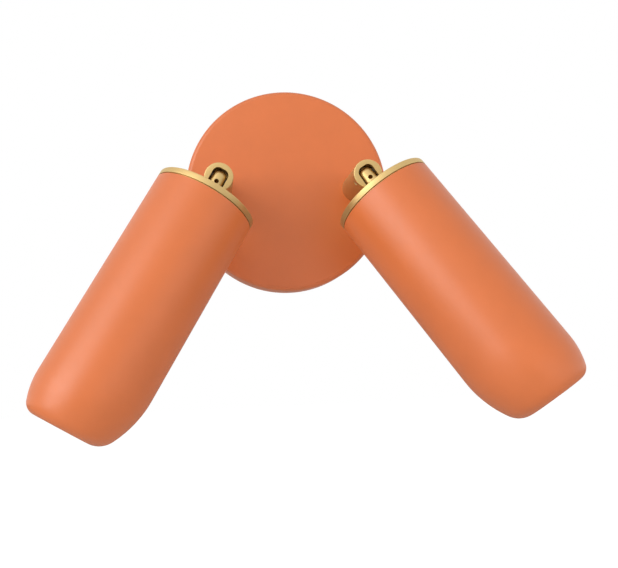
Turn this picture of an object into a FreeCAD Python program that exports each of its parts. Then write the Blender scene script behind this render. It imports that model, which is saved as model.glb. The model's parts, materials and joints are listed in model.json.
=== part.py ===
"""Wall light: a round plate with two posts, each carrying a pivoting cylindrical spotlight.

Millimetres, +Z up. The origin is the centre of the plate's back. The wall is the plane
Y = 0 and the light stands out from it towards -Y, so a point is given as its place along
the wall, its distance out from the wall, and its height.

A head is drawn hanging straight down from its pivot, and a post with its slot open
downwards. Both are then turned into the pose that the light rests in.
"""
import FreeCAD, Part

import math
import os

# Wall plate
PLATE_RADIUS = 60.0
PLATE_DEPTH = 22.0
PLATE_ROUNDING = 2.8        # radius of the soft edge round the front
SHEET = 1.2                 # thickness of the pressed cover and of the spun shades

# Posts
POST_OFFSET = 41.0          # from the plate's centre to each post
POST_RADIUS = 8.0
POST_LENGTH = 47.0          # from the plate's face to the free end
POST_CHAMFER = 0.5
TAIL_RADIUS = 5.0           # threaded tail that goes through the cover
TAIL_END = 13.8             # how far out from the wall the tail ends
WIREWAY_RADIUS = 2.25
SLOT_WIDTH = 9.2
SLOT_TOP = 5.0              # from the post's axis up to the slot's closed end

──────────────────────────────

_Given request_. Each line of the material should be duplicated exactly, please.

_Output_.
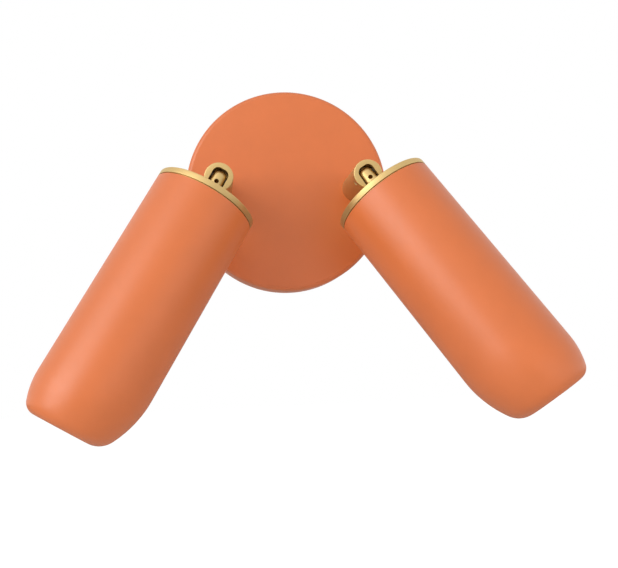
Turn this picture of an object into a FreeCAD Python program that exports each of its parts. Then write the Blender scene script behind this render. It imports that model, which is saved as model.glb. The model's parts, materials and joints are listed in model.json.
=== part.py ===
"""Wall light: a round plate with two posts, each carrying a pivoting cylindrical spotlight.

Millimetres, +Z up. The origin is the centre of the plate's back. The wall is the plane
Y = 0 and the light stands out from it towards -Y, so a point is given as its place along
the wall, its distance out from the wall, and its height.

A head is drawn hanging straight down from its pivot, and a post with its slot open
downwards. Both are then turned into the pose that the light rests in.
"""
import FreeCAD, Part

import math
import os

# Wall plate
PLATE_RADIUS = 60.0
PLATE_DEPTH = 22.0
PLATE_ROUNDING = 2.8        # radius of the soft edge round the front
SHEET = 1.2                 # thickness of the pressed cover and of the spun shades

# Posts
POST_OFFSET = 41.0          # from the plate's centre to each post
POST_RADIUS = 8.0
POST_LENGTH = 47.0          # from the plate's face to the free end
POST_CHAMFER = 0.5
TAIL_RADIUS = 5.0           # threaded tail that goes through the cover
TAIL_END = 13.8             # how far out from the wall the tail ends
WIREWAY_RADIUS = 2.25
SLOT_WIDTH = 9.2
SLOT_TOP = 5.0              # from the post's axis up to the slot's closed end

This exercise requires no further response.